An Appeal to Authority is a fallacy, because it doesn't show the rightness or wrongness of the argument, so appealing to it to show rightness or wrongness is fallacious. This happens regardless of your knowledge level or IQ, or how much you rely on authorities.

Hell, as a lawyer you should be extremely aware of the dueling experts situations that happen routinely in courtrooms, where authorities get paid to contradict each other over the same set of facts.
Appeal to an authority is not a fallacy. For instance, I believe that exposure to radiation in large doses is harmful to human health. Why? Because I was told as much by someone who knows more about it than me (ie an authority). Authorities are the basis for most of my knowledge outside my particular fields of expertise, and for some of my knowledge within it.

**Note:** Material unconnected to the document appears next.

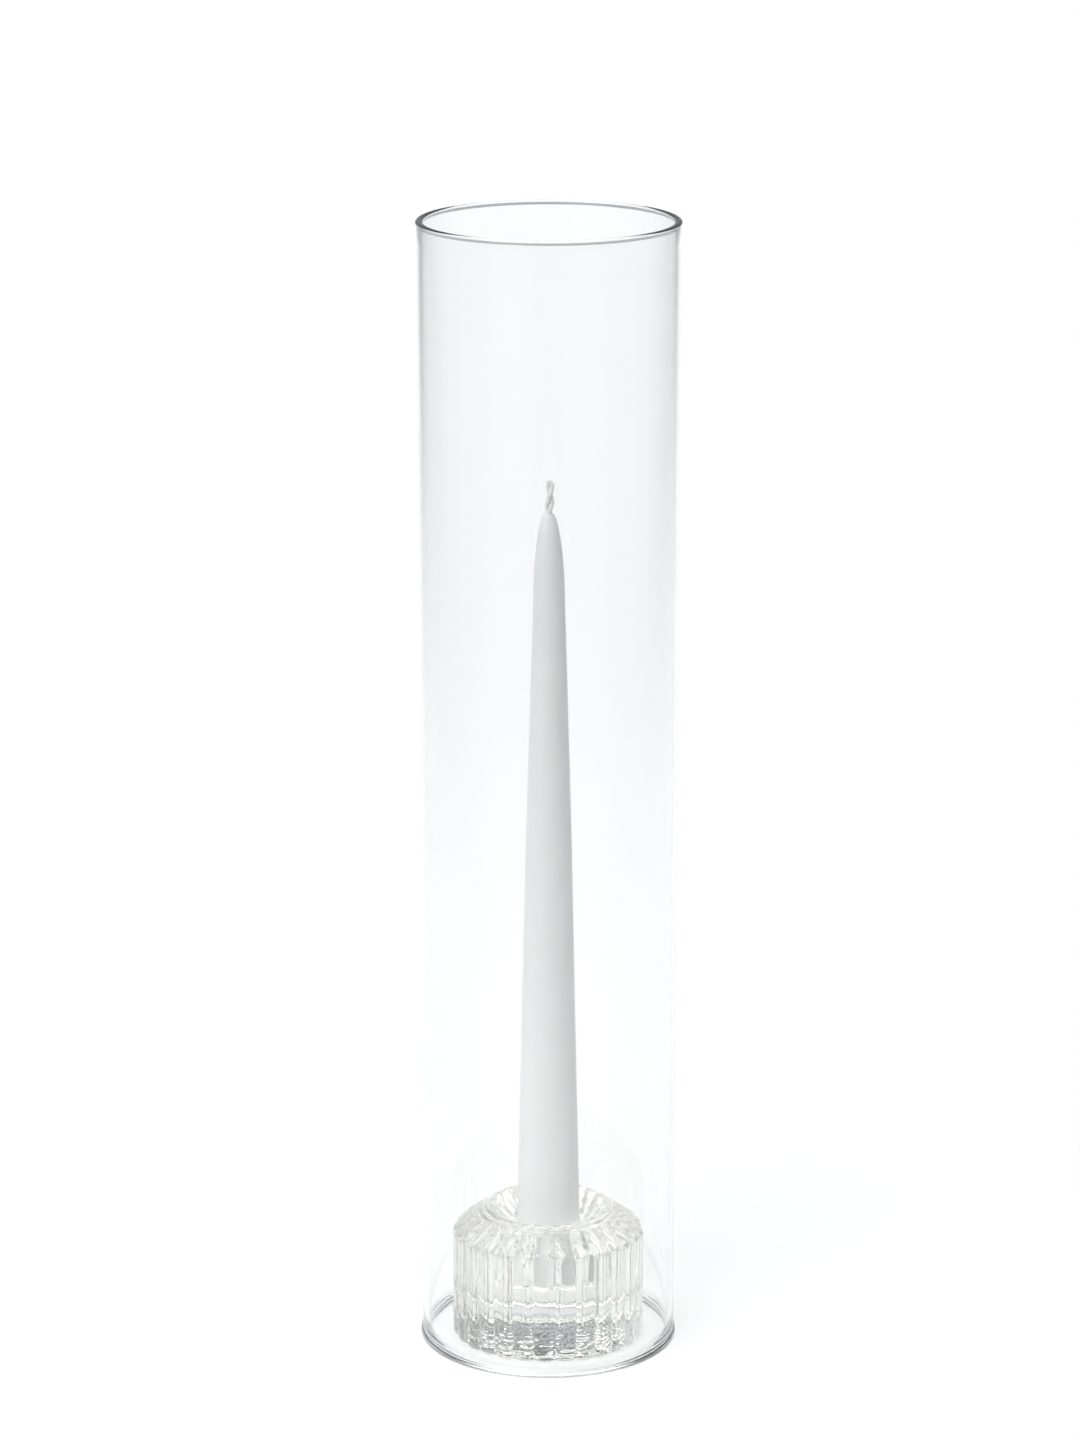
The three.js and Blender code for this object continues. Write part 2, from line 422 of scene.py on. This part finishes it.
def holder_outline():
    ring_z = HOLDER_TOP - RING_R
    shares = np.linspace(0, 1, 16)[:-1]
    dish = [(DISH_R * share, DISH_DEPTH * (1 - share**2)) for share in shares]
    outer = dish + rounded([
        (DISH_R, 0, 0),
        (RIB_CREST_R, 0, FOOT_ROUNDING),
        (RIB_CREST_R, KNEE_Z, KNEE_ROUNDING),
        (SHOULDER_TOP_R, SHOULDER_TOP_Z, SHOULDER_ROUNDING),
        (RING_CENTRE_R + RING_R, ring_z + RING_FOOT_RISE, 0),
    ])
    ring = arc((RING_CENTRE_R, ring_z), RING_R, 20, 135, 12)
    inner = rounded([
        ring[-1] + (0,),
        (FUNNEL_R, HOLDER_TOP - FUNNEL_TOP_DEPTH, FUNNEL_ROUNDING),
        (SOCKET_R, SOCKET_MOUTH_Z, SOCKET_MOUTH_ROUNDING),
        (SOCKET_R, SOCKET_FLOOR_Z, SOCKET_FLOOR_ROUNDING),
        (0, SOCKET_FLOOR_Z, 0),
    ])
    return divided(outer[:-1] + ring + inner[1:], HOLDER_GRID)


def waviness(seed, shortest, longest):
    """A smooth random field over space: waves in random directions, shortest to longest in length."""
    count = 24
    rng = np.random.default_rng(seed)
    headings = rng.normal(size=(count, 3))
    headings /= np.linalg.norm(headings, axis=1)[:, None]
    numbers = 2 * math.pi / rng.uniform(shortest, longest, size=(count, 1)) * headings
    phases = rng.uniform(0, 2 * math.pi, size=count)

    def field(x, y, z):
        total = 0
        for (a, b, c), phase in zip(numbers, phases):
            total = total + np.sin(a * x + b * y + c * z + phase)
        return total / math.sqrt(count / 2)

    return field


def rib_profile(angle):
    """How deep the glass lies between a rib's crest, 0, and the rounded valley beside it, 1."""
    share = (angle + math.pi / 2) / (2 * math.pi) * RIB_COUNT
    to_valley = 1 - 2 * np.abs(share - np.round(share))
    softened = 1 - np.sqrt(to_valley**2 + VALLEY_SOFTNESS**2)
    return (softened / (1 - VALLEY_SOFTNESS))**2


def rib_drop(radius, angle):
    """How far the glass lies below the ribs' crests: less on the shoulder, and nothing at its top."""
    fade = smoothstep(SHOULDER_TOP_R - 0.4 * MM, SHOULDER_TOP_R + 1.6 * MM, radius)
    to_knee = smoothstep(SHOULDER_TOP_R, RIB_CREST_R - 2 * MM, radius)
    share = SHOULDER_RIB_SHARE + (1 - SHOULDER_RIB_SHARE) * to_knee
    return RIB_DEPTH * fade * share * rib_profile(angle)


def flute_depth(radius, angle):
    """How high the radial flutes of the underside rise between the ribs."""
    return DISH_FLUTES * smoothstep(3 * MM, 22 * MM, radius) * (1 - np.cos(RIB_COUNT * angle)) / 2


def holder_place(outline):
    """Presses the ribs into the outside: each valley lies below the crest along the surface's normal.
    The glass is also a little wavy, most of all inside, where the plunger left it."""
    points = np.array(outline)
    along = np.gradient(points, axis=0)
    lean = np.clip(np.arctan2(-along[:, 0], along[:, 1]), 0, math.pi / 2)[:, None]
    across, up = along[:, 1:2], -along[:, 0:1]
    length = np.hypot(across, up)
    across, up = across / length, up / length
    outside = waviness(SEED, *OUTSIDE_WAVE_LENGTHS)
    inside = waviness(SEED + 1, *INSIDE_WAVE_LENGTHS)

    def place(radius, z, angle):
        x, y = radius * np.cos(angle), radius * np.sin(angle)
        under = smoothstep(DISH_R, DISH_R - 3 * MM, radius) * (z < 2 * DISH_DEPTH)
        inner = np.maximum(under, smoothstep(RING_CENTRE_R, FUNNEL_R, radius))
        clear_of_axis = smoothstep(0, 6 * MM, radius)
        clear_of_foot = np.maximum(smoothstep(0, 1.5 * MM, z), under)
        wave = -OUTSIDE_WAVES * (1 - inner) * (1 + np.tanh(outside(x, y, z))) / 2
        wave = wave - INSIDE_WAVES * inner * clear_of_axis * (1 + np.tanh(inside(x, y, z))) / 2
        wave = wave * clear_of_foot
        drop = rib_drop(radius, angle)
        new_radius = radius - drop * np.cos(lean) + wave * across
        new_z = z - drop * np.sin(lean) + wave * up + under * flute_depth(radius, angle)
        return new_radius, new_z

    return place


def make_holder():
    outline = holder_outline()
    obj = revolved("holder_body", outline, RIB_COUNT * SIDES_PER_RIB, holder_place(outline))
    obj.data.materials.append(
        glass_material("pressed_crystal", (0.94, 0.935, 0.925), density=25, wave_scale=150, roughest=0.02)
    )
    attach(obj, "holder")
    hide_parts("candle_holder")


def wax_outline():
    """A slightly bowed taper, a tip that narrows almost as an ellipse does, and a bore for the wick."""
    tip_z, shoulder_z = WAX_HIGH.z, WAX_HIGH.z - CANDLE_TIP_LENGTH
    foot = rounded([
        (CANDLE_BORE_R, WAX_LOW.z, 0),
        (CANDLE_BASE_R, WAX_LOW.z, CANDLE_BASE_ROUNDING),
        (CANDLE_BASE_R, SOCKET_MOUTH_Z, 0),
    ])
    side, tip = [], []
    for share in np.linspace(0, 1, 70)[1:]:
        straight = CANDLE_BASE_R + (CANDLE_SHOULDER_R - CANDLE_BASE_R) * share
        bowed = straight + 4 * CANDLE_BOW * share * (1 - share)
        side.append((bowed, SOCKET_MOUTH_Z + (shoulder_z - SOCKET_MOUTH_Z) * share))
    for share in np.linspace(0, 1, 40)[1:]:
        narrowing = max(math.cos(share * math.pi / 2), 0) ** CANDLE_TIP_SLIMNESS
        radius = CANDLE_TIP_R + (CANDLE_SHOULDER_R - CANDLE_TIP_R) * narrowing
        tip.append((radius, shoulder_z + CANDLE_TIP_LENGTH * math.sin(share * math.pi / 2)))
    bore_top, bore_foot = (CANDLE_BORE_R, tip_z - 0.4 * MM), (CANDLE_BORE_R, WAX_LOW.z + MM)
    return divided(foot, 4 * MM) + side + tip + divided([bore_top, bore_foot], 20 * MM)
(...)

And just the other day I was explaining to someone the law that governs assignment of title to chattels. Why did they believe me? Because they trusted that I'm an authority! Were they rational to believe me? Yes, because at the level of detail we were discussing I am an authority, having read some of the major cases and having been teaching it for years.
 

The examples here an in the blog post I quoted made it clear that the dead friend and the screaming cook did not exist before the roll failed. It was not presented as a ticking clock scenario, because of a failure something "interesting" is created on the fly by the DM.
If the house is one that is likely to have a cook, why is it shocking or unrealistic for there to be a cook?

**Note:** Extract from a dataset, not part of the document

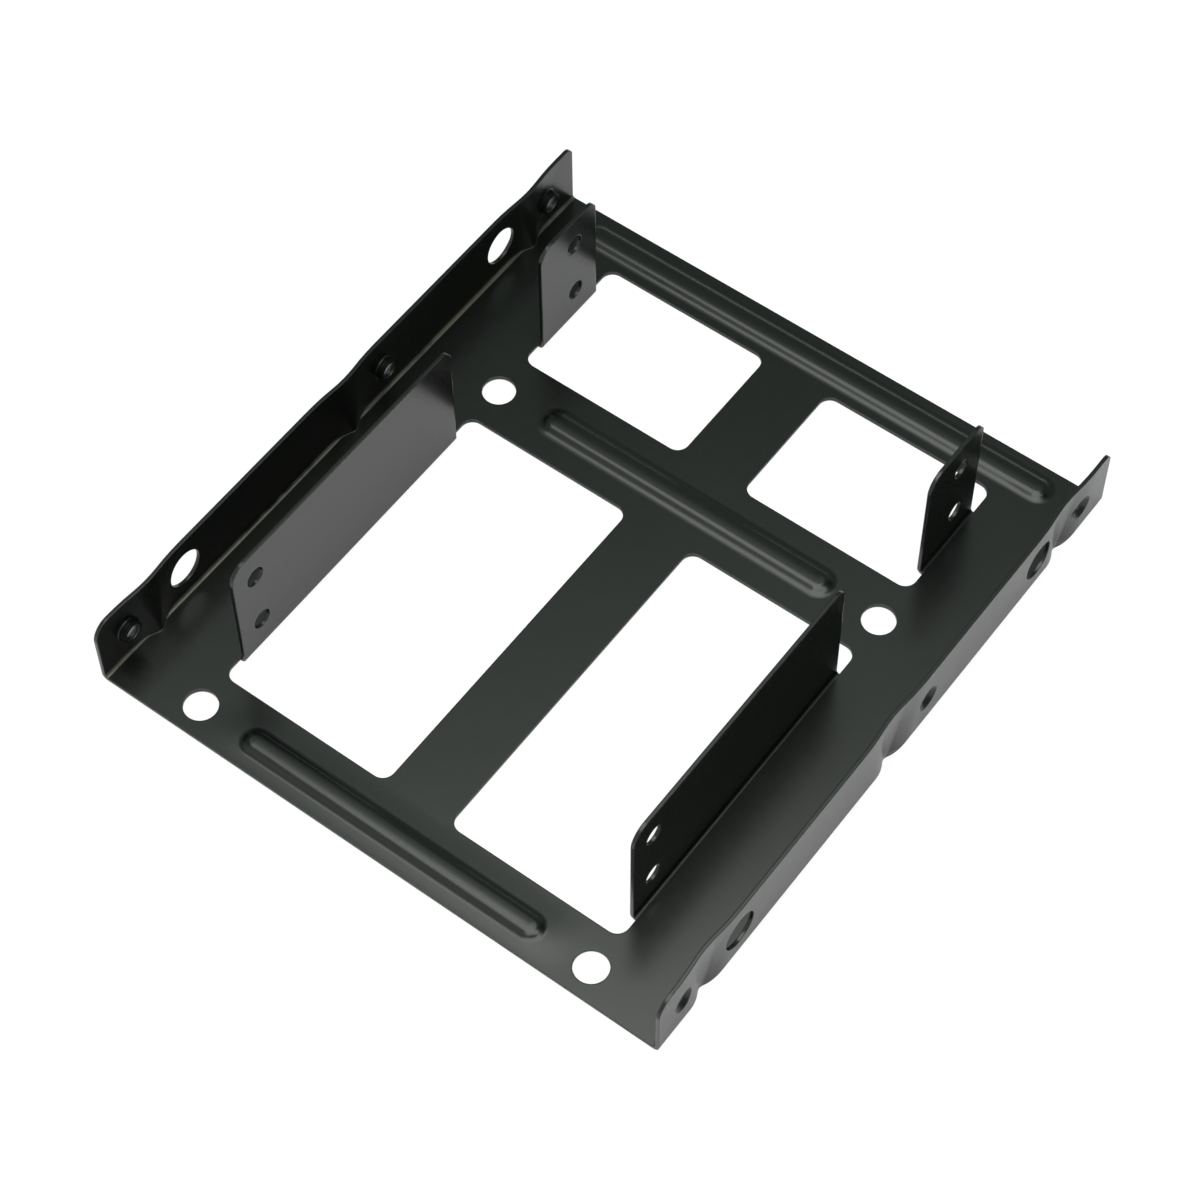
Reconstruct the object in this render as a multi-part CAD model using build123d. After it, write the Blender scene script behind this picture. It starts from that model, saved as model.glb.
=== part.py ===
from build123d import *
from math import asin, atan, degrees, radians, sin
import os

# Drive bay adapter bracket: one folded sheet that carries small drives in a large drive bay.
# Millimetres. X runs across the bay, Y from the front edge to the rear edge, Z up.
# The origin is under the middle of the floor, on its lower face.

# sheet and folds
sheet = 0.6
bend_inside = 0.5
width = 101.6
length = 114.6

# side walls
wall_height = 12.7
wall_front_corner = 3.0
wall_rear_corner = 1.5

# floor bars and the windows between them
front_bar = 10.6
middle_bar = 13.55
rear_bar = 8.45
front_window_share = 0.72
centre_strip = 11.6
window_corner = 2.0

# upright tabs that hold the drives
tab_clear_width = 70.6
tab_height = 23.2
tab_front_corner = 3.0
tab_rear_corner = 1.8
front_tab_front_gap = 3.8
front_tab_rear_gap = 4.74
rear_tab_front_gap = 3.91
rear_tab_rear_gap = 5.16

# screw holes in the tabs, 76.6 apart, and the driver holes in line with them
front_drive_hole_inset = 4.6
rear_drive_hole_inset = 8.5
drive_hole_diameter = 3.4
drive_row_height = 6.6
drive_row_step = 11.05
driver_hole_diameter = 6.5

# fan holes in the floor, on a square of 71.5
fan_hole_spacing = 71.5
fan_hole_diameter = 5.35
fan_hole_front_inset = 4.7
fan_hole_middle_inset = 6.56

# threaded side holes with a pulled collar inside
side_hole_front_inset = 5.95
side_hole_step = 60.0
side_hole_rear_inset = 7.05
side_hole_height = 6.35
side_hole_core = 2.8
side_hole_lead_in = 0.8
collar_height = 1.2
collar_wall = 0.7
collar_rim_wall = 0.45

# raised stiffening beads across the floor
bead_slope = 38.0
bead_shoulder_radius = 1.6
bead_top_width = 1.8
bead_top_radius = 8.0
front_bead_width = 5.2
front_bead_inset = 4.6
middle_bead_width = 6.0
short_bead_length = 55.4
rear_bead_width = 5.6
rear_bead_margin = 6.1

# upright dimples pressed into the side walls
dimple_pitch = 45.75
dimple_shift = 0.3
dimple_start = 0.6
dimple_low_width = 9.0
dimple_low_depth = 1.2
dimple_low_radius = 1.2
dimple_top_width = 16.0
dimple_top_depth = 0.45
dimple_top_radius = 24.0

front_edge = -length / 2
bend_outside = bend_inside + sheet
wall_face = width / 2
tab_face = tab_clear_width / 2
tab_root = tab_face + bend_outside
reach = 2 * width
rear_edge = length / 2
windows_length = length - front_bar - middle_bar - rear_bar
front_window = windows_length * front_window_share
rear_window = windows_length - front_window
front_window_start = front_edge + front_bar
middle_bar_start = front_window_start + front_window
rear_window_start = middle_bar_start + middle_bar
front_tab_start = front_window_start + front_tab_front_gap
front_tab_length = front_window - front_tab_front_gap - front_tab_rear_gap
rear_tab_start = rear_window_start + rear_tab_front_gap
rear_tab_length = rear_window - rear_tab_front_gap - rear_tab_rear_gap


def side_mask(start, run, height, front_corner, rear_corner):
    # tall plate seen from the side, with its two upper corners rounded
    outline = Pos(start + run / 2, height / 2) * Rectangle(run, height)
    upper = outline.vertices().group_by(Axis.Y)[-1].sort_by(Axis.X)
    outline = fillet(upper[0], front_corner)
    upper = outline.vertices().group_by(Axis.X)[-1].sort_by(Axis.Y)
    outline = fillet(upper[-1], rear_corner)
    return extrude(Plane.YZ * outline, amount=reach, both=True)


def channel():
    # floor with a wall folded up along each side
    outer = Pos(0, wall_height / 2) * Rectangle(width, wall_height)
    outer = fillet(outer.vertices().group_by(Axis.Y)[0], bend_outside)
    inner = Pos(0, sheet + wall_height / 2) * Rectangle(width - 2 * sheet, wall_height)
    inner = fillet(inner.vertices().group_by(Axis.Y)[0], bend_inside)
    folded = extrude(Plane.XZ * (outer - inner), amount=length / 2, both=True)
    mask = side_mask(front_edge, length, wall_height, wall_front_corner, wall_rear_corner)
    return folded & mask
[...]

In my games the house may or may not be populated. I will know by whom and where before the characters when to break into the building. No protagonists will be added after they attempt to break in because it would be more interesting.
How does that work? Do you pause the game or end the session early so you have time to prepare? Do you rely on random tables? Do you literally populate every single building in every single settlement in your world before the game starts? Are your players allowed to take any actions that you haven't already prepared for?
 

Appeal to an authority is not a fallacy. For instance, I believe that exposure to radiation in large doses is harmful to human health. Why? Because I was told as much by someone who knows more about it than me (ie an authority). Authorities are the basis for most of my knowledge outside my particular fields of expertise, and for some of my knowledge within it.

And just the other day I was explaining to someone the law that governs assignment of title to chattels. Why did they believe me? Because they trusted that I'm an authority! Were they rational to believe me? Yes, because at the level of detail we were discussing I am an authority, having read some of the major cases and having been teaching it for years.
That is not what the fallacy is, the fallacy is about a perceived authority, not an actual authority.
What you are describing are actual authorities, not perceived authorities.
 

Uhm, a D20 is emulating a 50th of a D1000, and the D1000 would only be allowing you to trigger a secondary roll if you wanted to represent the actual failure-by-trauma average for climbers. If you're willing to accept that much higher a chance, then I have to stop taking seriously your claim that you care about representation; you just care about a particularly bloody form of drama being on the table.
How about throwing 3d10 for percentiles instead of 2d10?

It sounds like you just don't like the idea of death in these situations bring a possibility. That's fine, but that's also you.